Romano thinks the restaurant’s name conjures a relaxed mood and invites people to indulge in foods that would be more of an ordeal to make at home.
“It’s more like a state of mind, like ‘Let’s all get Dixie Fried,’ ‘Let’s all get Highland Fried,’ meaning, you go out, you have a good time, there’s a little something for everybody, good food, reasonably priced, everybody’s welcome, neighborhood place,” he says, referencing the Carl Perkins song “Dixie Fried.”
Joy, who’s not a big meat eater, made sure there were vegetarian and non-fried foods on the menu. But leading with a guilty pleasure has worked, they say.
“Look, everybody loves fried food—everybody wants to pretend like they don’t,” says Romano. “You know fried food is decadent, it’s a treat, it’s like ice cream, it’s like pizza,” he adds.

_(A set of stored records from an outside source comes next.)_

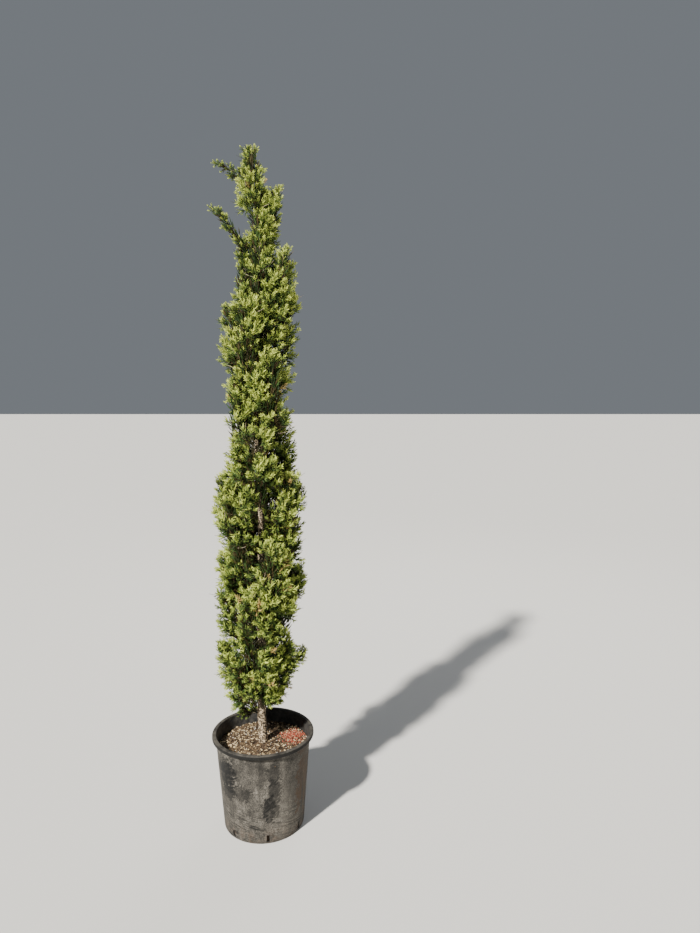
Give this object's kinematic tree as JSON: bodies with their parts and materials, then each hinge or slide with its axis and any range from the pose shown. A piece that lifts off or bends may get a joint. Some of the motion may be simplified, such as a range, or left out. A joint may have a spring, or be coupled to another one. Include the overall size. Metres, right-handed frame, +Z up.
{
  "type": "potted italian cypress tree",
  "caption": "Narrow upright evergreen tree with a straight trunk, steep boughs and dense plumes of foliage, growing in a round tapered nursery pot.",
  "frame": {"origin": "centre of the flat underside of the pot, on the ground it stands on", "axes": "+Z up along the trunk, -Y towards the side the picture shows, +X to the right in the picture"},
  "size_m": [0.39, 0.39, 2.524],
  "materials": {
    "pot_plastic": "dusty charcoal moulded plastic with scuffs",
    "soil": "coarse brown bark and peat growing mix",
    "bark": "thin grey-brown fibrous bark",
    "foliage": "matt scale foliage in fine cords, yellow-green where the sun reaches it"
  },
  "bodies": {
    "root": {"pot": "pot_plastic", "soil": "soil", "trunk": "bark", "bough_01": "bark", "bough_02": "bark", "bough_03": "bark", "bough_04": "bark", "bough_05": "bark", "bough_06": "bark", "bough_07": "bark", "bough_08": "bark", "bough_09": "bark", "bough_10": "bark", "bough_11": "bark", "bough_12": "bark", "bough_13": "bark", "bough_14": "bark", "bough_15": "bark", "bough_16": "bark", "bough_17": "bark", "bough_18": "bark", "bough_low_left": "bark", "bough_left_tuft": "bark", "bough_right_tuft": "bark", "bough_left_spur": "bark", "bough_right_spur": "bark", "foliage_01": "foliage", "foliage_02": "foliage", "foliage_03": "foliage", "foliage_04": "foliage", "foliage_05": "foliage", "foliage_06": "foliage", "foliage_07": "foliage", "foliage_08": "foliage", "foliage_09": "foliage", "foliage_10": "foliage", "foliage_11": "foliage", "foliage_12": "foliage", "foliage_13": "foliage", "foliage_14": "foliage", "foliage_15": "foliage", "foliage_16": "foliage", "foliage_17": "foliage", "foliage_18": "foliage", "foliage_low_back": "foliage", "foliage_low_front": "foliage", "foliage_low_mid": "foliage", "foliage_low_left": "foliage", "foliage_low_right": "foliage", "foliage_left_tuft": "foliage", "foliage_right_tuft": "foliage", "foliage_left_spur": "foliage", "foliage_right_spur": "foliage", "foliage_left_arm": "foliage", "foliage_right_arm": "foliage", "foliage_top_left": "foliage", "foliage_leader": "foliage", "foliage_low_rear": "foliage"}
  },
  "joints": []
}
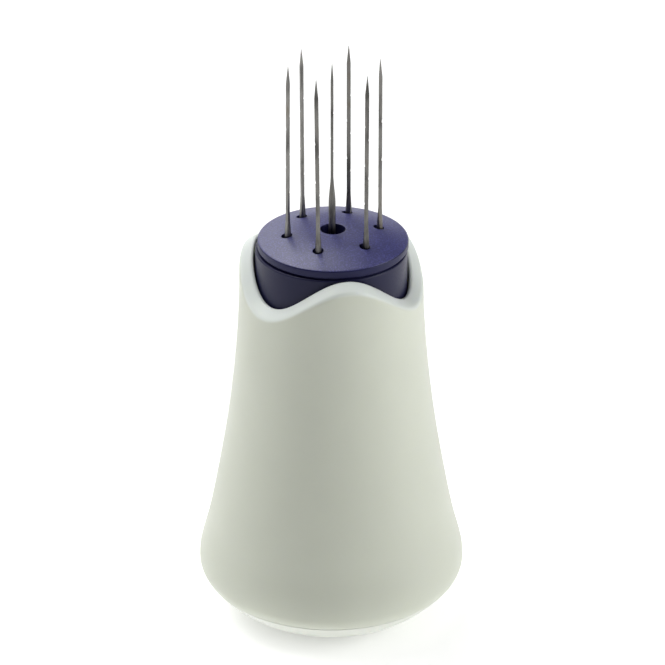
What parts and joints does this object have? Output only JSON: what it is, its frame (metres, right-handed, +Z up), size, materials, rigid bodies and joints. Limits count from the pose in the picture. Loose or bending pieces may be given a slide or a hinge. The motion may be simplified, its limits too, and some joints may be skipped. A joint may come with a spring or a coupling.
{
  "type": "multi-needle felting tool",
  "caption": "Bell-shaped handle with a wavy mouth, holding a pull-out cartridge of barbed felting needles that stand points up through a drilled lid.",
  "frame": {"origin": "centre of the flat foot under the base cap, the lowest point of the tool", "axes": "+Z up the tool's axis towards the needle points; one crest of the wavy rim faces the front, -Y"},
  "size_m": [0.048, 0.048, 0.1049],
  "materials": {
    "handle_white": "soft satin white, very slightly green",
    "base_white": "satin white",
    "sleeve_white": "plain moulded white",
    "screw_steel": "zinc-plated",
    "drum_navy": "smooth navy",
    "ring_rubber": "black nitrile",
    "carrier_navy": "plain moulded navy",
    "pad_rubber": "black sheet rubber",
    "plug_navy": "plain moulded navy",
    "lid_navy": "fine-grained satin navy",
    "needle_steel": "drawn steel wire",
    "fine_needle_steel": "drawn steel wire"
  },
  "bodies": {
    "handle": {"handle_shell": "handle_white", "base_cap": "base_white", "socket_sleeve": "sleeve_white", "sleeve_screws": "screw_steel"},
    "cartridge": {"cartridge_drum": "drum_navy", "friction_ring": "ring_rubber", "needle_carrier": "carrier_navy", "centre_needle": "fine_needle_steel", "outer_needle_1": "needle_steel", "outer_needle_2": "needle_steel", "outer_needle_3": "needle_steel", "outer_needle_4": "needle_steel", "outer_needle_5": "needle_steel", "outer_needle_6": "needle_steel"},
    "lid": {"cartridge_lid": "lid_navy"},
    "clamp_pad": {"clamp_pad": "pad_rubber"},
    "clamp_plug": {"clamp_plug": "plug_navy"}
  },
  "joints": [
    {"name": "cartridge_pull", "type": "slide", "parent": "handle", "child": "cartridge", "axis": [0, 0, 1], "range_m": [0, 0.053]},
    {"name": "lid_pull", "type": "slide", "parent": "cartridge", "child": "lid", "axis": [0, 0, 1], "range_m": [0, 0.041]},
    {"name": "clamp_travel", "type": "slide", "parent": "cartridge", "child": "clamp_pad", "axis": [0, 0, -1], "range_m": [0, 0.00601]},
    {"name": "clamp_turn", "type": "hinge", "parent": "clamp_pad", "child": "clamp_plug", "pos_m": [0, 0, 0.0231], "axis": [0, 0, -1], "range_deg": [0, 360]}
  ],
  "couplings": [
    {"joint": "clamp_travel", "follows": "clamp_turn", "m_per_rad": 0.00095493}
  ]
}
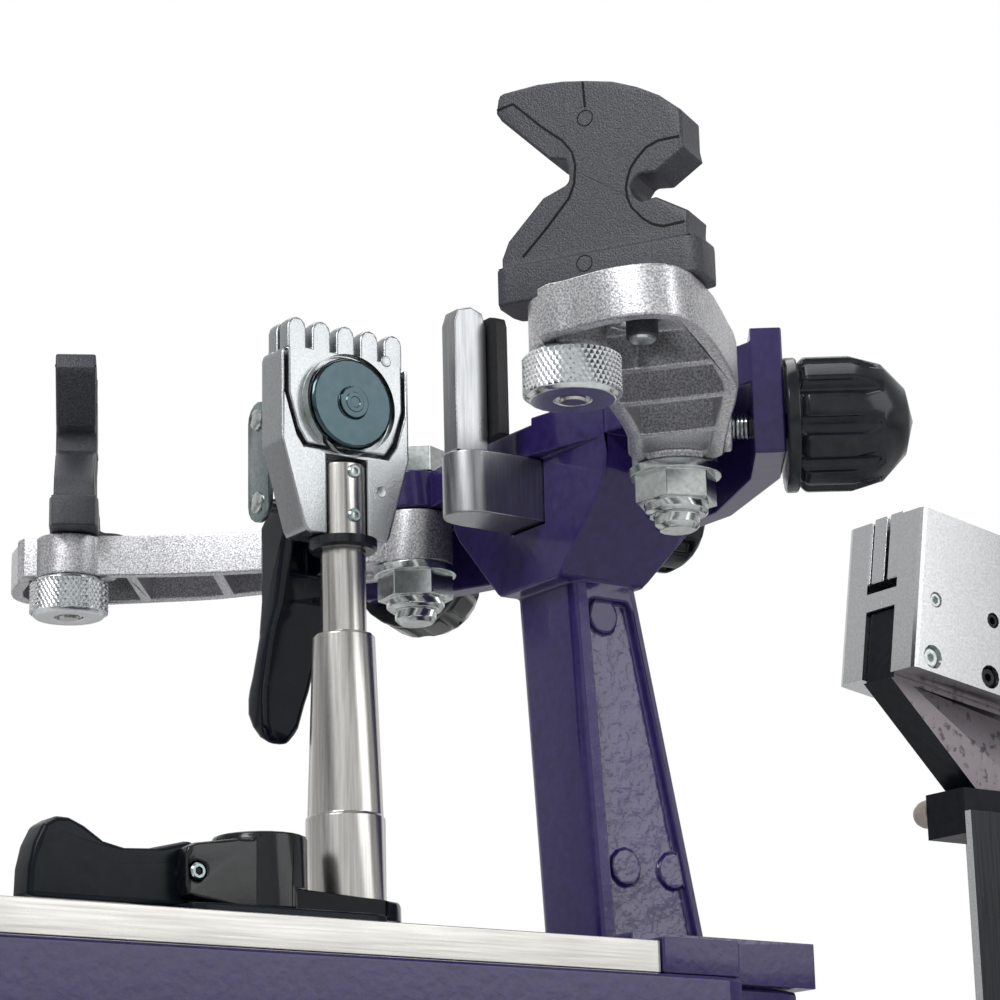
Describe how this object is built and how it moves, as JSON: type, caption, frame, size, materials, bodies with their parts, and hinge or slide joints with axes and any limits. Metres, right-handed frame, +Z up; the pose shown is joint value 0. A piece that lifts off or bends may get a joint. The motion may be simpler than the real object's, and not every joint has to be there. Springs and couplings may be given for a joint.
{
  "type": "racket stringing machine",
  "caption": "Table-top racket stringing machine: swivelling frame mounts on a turntable, sliding string clamps and a crank-driven tension head on a rail.",
  "frame": {"origin": "centre of the overall box at the table surface", "axes": "+X along the base towards the tension head, +Y away from the crank, +Z up"},
  "size_m": [0.8388, 0.35, 0.4017],
  "materials": {
    "purple_paint": "gloss",
    "cast_metal": "satin",
    "brushed_steel": "brushed",
    "zinc_plate": "satin",
    "chrome": "gloss",
    "black_plastic": "gloss",
    "matt_plastic": "matte",
    "black_paint": "gloss",
    "dark_metal": "satin",
    "sole_rubber": "matte",
    "pad_rubber": "matte"
  },
  "bodies": {
    "base": {"base_frame": "purple_paint", "foot_tail": "sole_rubber", "foot_head": "sole_rubber", "tension_rail": "brushed_steel"},
    "brake": {"brake_knob": "black_plastic"},
    "turntable": {"turntable": "purple_paint", "glide_plate": "brushed_steel", "mast_head": "purple_paint", "pivot_bolt_head_near": "zinc_plate", "pivot_bolt_head_far": "zinc_plate", "mast_throat": "purple_paint", "pivot_bolt_throat_near": "zinc_plate", "pivot_bolt_throat_far": "zinc_plate"},
    "support_head": {"support_head": "cast_metal", "support_pad_head": "pad_rubber"},
    "lock_knob_head": {"lock_knob_head": "black_plastic"},
    "arm_head_near": {"arm_head_near": "cast_metal"},
    "k_block_head_near": {"k_block_head_near": "matt_plastic"},
    "thumb_screw_head_near": {"thumb_screw_head_near": "zinc_plate"},
    "screw_knob_head_near": {"screw_knob_head_near": "black_plastic"},
    "arm_head_far": {"arm_head_far": "cast_metal"},
    "k_block_head_far": {"k_block_head_far": "matt_plastic"},
    "thumb_screw_head_far": {"thumb_screw_head_far": "zinc_plate"},
    "screw_knob_head_far": {"screw_knob_head_far": "black_plastic"},
    "shoe_head": {"shoe_head": "black_paint"},
    "swing_head": {"swing_arm_head": "black_paint", "post_head": "brushed_steel", "clamp_head_head": "cast_metal"},
    "cam_lever_head": {"cam_lever_head": "black_paint"},
    "jaw_head": {"jaw_head": "cast_metal"},
    "grip_disc_head": {"grip_disc_head": "zinc_plate"},
    "handle_head": {"handle_head": "black_plastic"},
    "support_throat": {"support_throat": "cast_metal", "support_pad_throat": "pad_rubber"},
    "lock_knob_throat": {"lock_knob_throat": "black_plastic"},
    "arm_throat_near": {"arm_throat_near": "cast_metal"},
    "k_block_throat_near": {"k_block_throat_near": "matt_plastic"},
    "thumb_screw_throat_near": {"thumb_screw_throat_near": "zinc_plate"},
    "screw_knob_throat_near": {"screw_knob_throat_near": "black_plastic"},
    "arm_throat_far": {"arm_throat_far": "cast_metal"},
    "k_block_throat_far": {"k_block_throat_far": "matt_plastic"},
    "thumb_screw_throat_far": {"thumb_screw_throat_far": "zinc_plate"},
    "screw_knob_throat_far": {"screw_knob_throat_far": "black_plastic"},
    "shoe_throat": {"shoe_throat": "black_paint"},
    "swing_throat": {"swing_arm_throat": "black_paint", "post_throat": "brushed_steel", "clamp_head_throat": "cast_metal"},
    "cam_lever_throat": {"cam_lever_throat": "black_paint"},
    "jaw_throat": {"jaw_throat": "cast_metal"},
    "grip_disc_throat": {"grip_disc_throat": "zinc_plate"},
    "handle_throat": {"handle_throat": "black_plastic"},
    "carriage": {"carriage": "cast_metal", "side_bracket": "chrome"},
    "rocker": {"rocker": "dark_metal", "gripper_body": "chrome"},
    "gripper_jaw_near": {"gripper_jaw_near": "brushed_steel"},
    "gripper_jaw_far": {"gripper_jaw_far": "brushed_steel"},
    "tension_knob": {"tension_knob": "black_plastic"},
    "crank": {"crank_arm": "zinc_plate"},
    "crank_grip": {"crank_grip": "black_plastic"}
  },
  "joints": [
    {"name": "turntable_spin", "type": "hinge", "parent": "base", "child": "turntable", "pos_m": [-0.1966, 0, 0.15], "axis": [0, 0, 1], "continuous": true},
    {"name": "brake_turn", "type": "hinge", "parent": "base", "child": "brake", "pos_m": [-0.1966, -0.06, 0.138], "axis": [0, -1, 0], "range_deg": [-360, 60]},
    {"name": "support_head_slide", "type": "slide", "parent": "turntable", "child": "support_head", "axis": [1, 0, 0], "range_m": [-0.008, 0.0065]},
    {"name": "lock_knob_head_turn", "type": "hinge", "parent": "turntable", "child": "lock_knob_head", "pos_m": [0.0174, 0, 0.343], "axis": [1, 0, 0], "range_deg": [-720.1, 720.1]},
    {"name": "arm_head_near_swing", "type": "hinge", "parent": "turntable", "child": "arm_head_near", "pos_m": [-0.0266, -0.06025, 0.345], "axis": [0, 0, -1], "range_deg": [-4, 4]},
    {"name": "screw_knob_head_near_turn", "type": "hinge", "parent": "turntable", "child": "screw_knob_head_near", "pos_m": [-0.00002, -0.09523, 0.3436], "axis": [0.7986, -0.6018, 0], "range_deg": [-300.1, 300.1]},
    {"name": "k_block_head_near_swivel", "type": "hinge", "parent": "arm_head_near", "child": "k_block_head_near", "pos_m": [-0.10587, -0.12219, 0.352], "axis": [0, 0, -1], "range_deg": [-13, 13]},
    {"name": "thumb_screw_head_near_turn", "type": "hinge", "parent": "k_block_head_near", "child": "thumb_screw_head_near", "pos_m": [-0.10587, -0.12219, 0.33], "axis": [0, 0, 1], "range_deg": [-360, 30]},
    {"name": "arm_head_far_swing", "type": "hinge", "parent": "turntable", "child": "arm_head_far", "pos_m": [-0.0266, 0.06025, 0.345], "axis": [0, 0, 1], "range_deg": [-4, 4]},
    {"name": "screw_knob_head_far_turn", "type": "hinge", "parent": "turntable", "child": "screw_knob_head_far", "pos_m": [-0.00002, 0.09523, 0.3436], "axis": [0.7986, 0.6018, 0], "range_deg": [-300.1, 300.1]},
    {"name": "k_block_head_far_swivel", "type": "hinge", "parent": "arm_head_far", "child": "k_block_head_far", "pos_m": [-0.10587, 0.12219, 0.352], "axis": [0, 0, 1], "range_deg": [-13, 13]},
    {"name": "thumb_screw_head_far_turn", "type": "hinge", "parent": "k_block_head_far", "child": "thumb_screw_head_far", "pos_m": [-0.10587, 0.12219, 0.33], "axis": [0, 0, 1], "range_deg": [-360, 30]},
    {"name": "shoe_head_slide", "type": "slide", "parent": "turntable", "child": "shoe_head", "axis": [1, 0, 0], "range_m": [-0.014, 0.006]},
    {"name": "swing_head_turn", "type": "hinge", "parent": "shoe_head", "child": "swing_head", "pos_m": [-0.1151, 0, 0.228], "axis": [0, 0, 1], "range_deg": [-100, 100]},
    {"name": "cam_lever_head_lift", "type": "hinge", "parent": "swing_head", "child": "cam_lever_head", "pos_m": [-0.1381, 0, 0.2319], "axis": [0, 1, 0], "range_deg": [0, 60]},
    {"name": "handle_head_swing", "type": "hinge", "parent": "swing_head", "child": "handle_head", "pos_m": [-0.0842, 0.0236, 0.336], "axis": [1, 0, 0], "range_deg": [-16, 0]},
    {"name": "jaw_head_slide", "type": "slide", "parent": "swing_head", "child": "jaw_head", "axis": [0, 1, 0], "range_m": [0, 0.0009]},
    {"name": "grip_disc_head_turn", "type": "hinge", "parent": "swing_head", "child": "grip_disc_head", "pos_m": [-0.0842, 0.0006, 0.3619], "axis": [0, -1, 0], "range_deg": [-180, 180]},
    {"name": "support_throat_slide", "type": "slide", "parent": "turntable", "child": "support_throat", "axis": [-1, 0, 0], "range_m": [-0.008, 0.0065]},
    {"name": "lock_knob_throat_turn", "type": "hinge", "parent": "turntable", "child": "lock_knob_throat", "pos_m": [-0.4106, 0, 0.343], "axis": [-1, 0, 0], "range_deg": [-720.1, 720.1]},
    {"name": "arm_throat_near_swing", "type": "hinge", "parent": "turntable", "child": "arm_throat_near", "pos_m": [-0.3666, 0.06025, 0.345], "axis": [0, 0, -1], "range_deg": [-4, 4]},
    {"name": "screw_knob_throat_near_turn", "type": "hinge", "parent": "turntable", "child": "screw_knob_throat_near", "pos_m": [-0.39318, 0.09523, 0.3436], "axis": [-0.7986, 0.6018, 0], "range_deg": [-300.1, 300.1]},
    {"name": "k_block_throat_near_swivel", "type": "hinge", "parent": "arm_throat_near", "child": "k_block_throat_near", "pos_m": [-0.28733, 0.12219, 0.352], "axis": [0, 0, -1], "range_deg": [-13, 13]},
    {"name": "thumb_screw_throat_near_turn", "type": "hinge", "parent": "k_block_throat_near", "child": "thumb_screw_throat_near", "pos_m": [-0.28733, 0.12219, 0.33], "axis": [0, 0, 1], "range_deg": [-360, 30]},
    {"name": "arm_throat_far_swing", "type": "hinge", "parent": "turntable", "child": "arm_throat_far", "pos_m": [-0.3666, -0.06025, 0.345], "axis": [0, 0, 1], "range_deg": [-4, 4]},
    {"name": "screw_knob_throat_far_turn", "type": "hinge", "parent": "turntable", "child": "screw_knob_throat_far", "pos_m": [-0.39318, -0.09523, 0.3436], "axis": [-0.7986, -0.6018, 0], "range_deg": [-300.1, 300.1]},
    {"name": "k_block_throat_far_swivel", "type": "hinge", "parent": "arm_throat_far", "child": "k_block_throat_far", "pos_m": [-0.28733, -0.12219, 0.352], "axis": [0, 0, 1], "range_deg": [-13, 13]},
    {"name": "thumb_screw_throat_far_turn", "type": "hinge", "parent": "k_block_throat_far", "child": "thumb_screw_throat_far", "pos_m": [-0.28733, -0.12219, 0.33], "axis": [0, 0, 1], "range_deg": [-360, 30]},
    {"name": "shoe_throat_slide", "type": "slide", "parent": "turntable", "child": "shoe_throat", "axis": [-1, 0, 0], "range_m": [-0.014, 0.006]},
    {"name": "swing_throat_turn", "type": "hinge", "parent": "shoe_throat", "child": "swing_throat", "pos_m": [-0.2781, 0, 0.228], "axis": [0, 0, 1], "range_deg": [-100, 100]},
    {"name": "cam_lever_throat_lift", "type": "hinge", "parent": "swing_throat", "child": "cam_lever_throat", "pos_m": [-0.2551, 0, 0.2319], "axis": [0, -1, 0], "range_deg": [0, 60]},
    {"name": "handle_throat_swing", "type": "hinge", "parent": "swing_throat", "child": "handle_throat", "pos_m": [-0.309, -0.0236, 0.336], "axis": [-1, 0, 0], "range_deg": [-16, 0]},
    {"name": "jaw_throat_slide", "type": "slide", "parent": "swing_throat", "child": "jaw_throat", "axis": [0, -1, 0], "range_m": [0, 0.0009]},
    {"name": "grip_disc_throat_turn", "type": "hinge", "parent": "swing_throat", "child": "grip_disc_throat", "pos_m": [-0.309, -0.0006, 0.3619], "axis": [0, 1, 0], "range_deg": [-180, 180]},
    {"name": "carriage_slide", "type": "slide", "parent": "base", "child": "carriage", "axis": [1, 0, 0], "range_m": [-0.03, 0.2]},
    {"name": "crank_turn", "type": "hinge", "parent": "carriage", "child": "crank", "pos_m": [0.1554, -0.06, 0.165], "axis": [0, 1, 0], "range_deg": [-86.1, 573.1]},
    {"name": "crank_grip_spin", "type": "hinge", "parent": "crank", "child": "crank_grip", "pos_m": [0.2554, -0.12, 0.165], "axis": [0, 1, 0], "continuous": true},
    {"name": "rocker_tilt", "type": "hinge", "parent": "carriage", "child": "rocker", "pos_m": [0.1554, 0, 0.248], "axis": [0, 1, 0], "range_deg": [-5, 0], "stiffness_Nm_per_rad": 40, "springref_deg": 2.86},
    {"name": "gripper_jaw_near_slide", "type": "slide", "parent": "rocker", "child": "gripper_jaw_near", "axis": [0, 1, 0], "range_m": [0, 0.0005]},
    {"name": "gripper_jaw_far_slide", "type": "slide", "parent": "rocker", "child": "gripper_jaw_far", "axis": [0, -1, 0], "range_m": [0, 0.0005]},
    {"name": "tension_knob_turn", "type": "hinge", "parent": "carriage", "child": "tension_knob", "pos_m": [0.2334, 0, 0.208], "axis": [1, 0, 0], "range_deg": [-720, 720]}
  ],
  "couplings": [
    {"joint": "lock_knob_head_turn", "follows": "support_head_slide", "rad_per_m": 1570.8},
    {"joint": "screw_knob_head_near_turn", "follows": "arm_head_near_swing", "ratio": 75},
    {"joint": "screw_knob_head_far_turn", "follows": "arm_head_far_swing", "ratio": 75},
    {"joint": "jaw_head_slide", "follows": "handle_head_swing", "m_per_rad": -0.0028},
    {"joint": "lock_knob_throat_turn", "follows": "support_throat_slide", "rad_per_m": 1570.8},
    {"joint": "screw_knob_throat_near_turn", "follows": "arm_throat_near_swing", "ratio": 75},
    {"joint": "screw_knob_throat_far_turn", "follows": "arm_throat_far_swing", "ratio": 75},
    {"joint": "jaw_throat_slide", "follows": "handle_throat_swing", "m_per_rad": -0.0028},
    {"joint": "crank_turn", "follows": "carriage_slide", "rad_per_m": 50},
    {"joint": "gripper_jaw_far_slide", "follows": "gripper_jaw_near_slide", "ratio": 1}
  ]
}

East Coast Grill made its name in part due to its casual atmosphere—excellent food didn’t have to be served on a white table cloth, former owner Chris Schlesinger proved.
That vibe continues in Highland Fried. Romano and Joy believe in keeping things down-to-earth, and they argue that creating an atmosphere is just as important as creating good food. It’s a lesson they learned at Highland Kitchen, a place that’s “welcoming to all walks of people,” says Romano.
And just like at Highland Kitchen, the decor is a work-in-progress, a mish-mash of found objects, vintage memorabilia like records and a 3-D painting, and gifts including a taxidermied wild boar head from the Everglades.
Highland Fried plays to Inman’s “funky” side, especially with the tiki bar, Romano says.
“That’s where the kind of funky Inman Square thing comes into play, where it’s like, ‘What does that really have to do with fried chicken or barbecue? A tiki place?’ But that’s why I like it, because it’s different. Why not?” says Romano.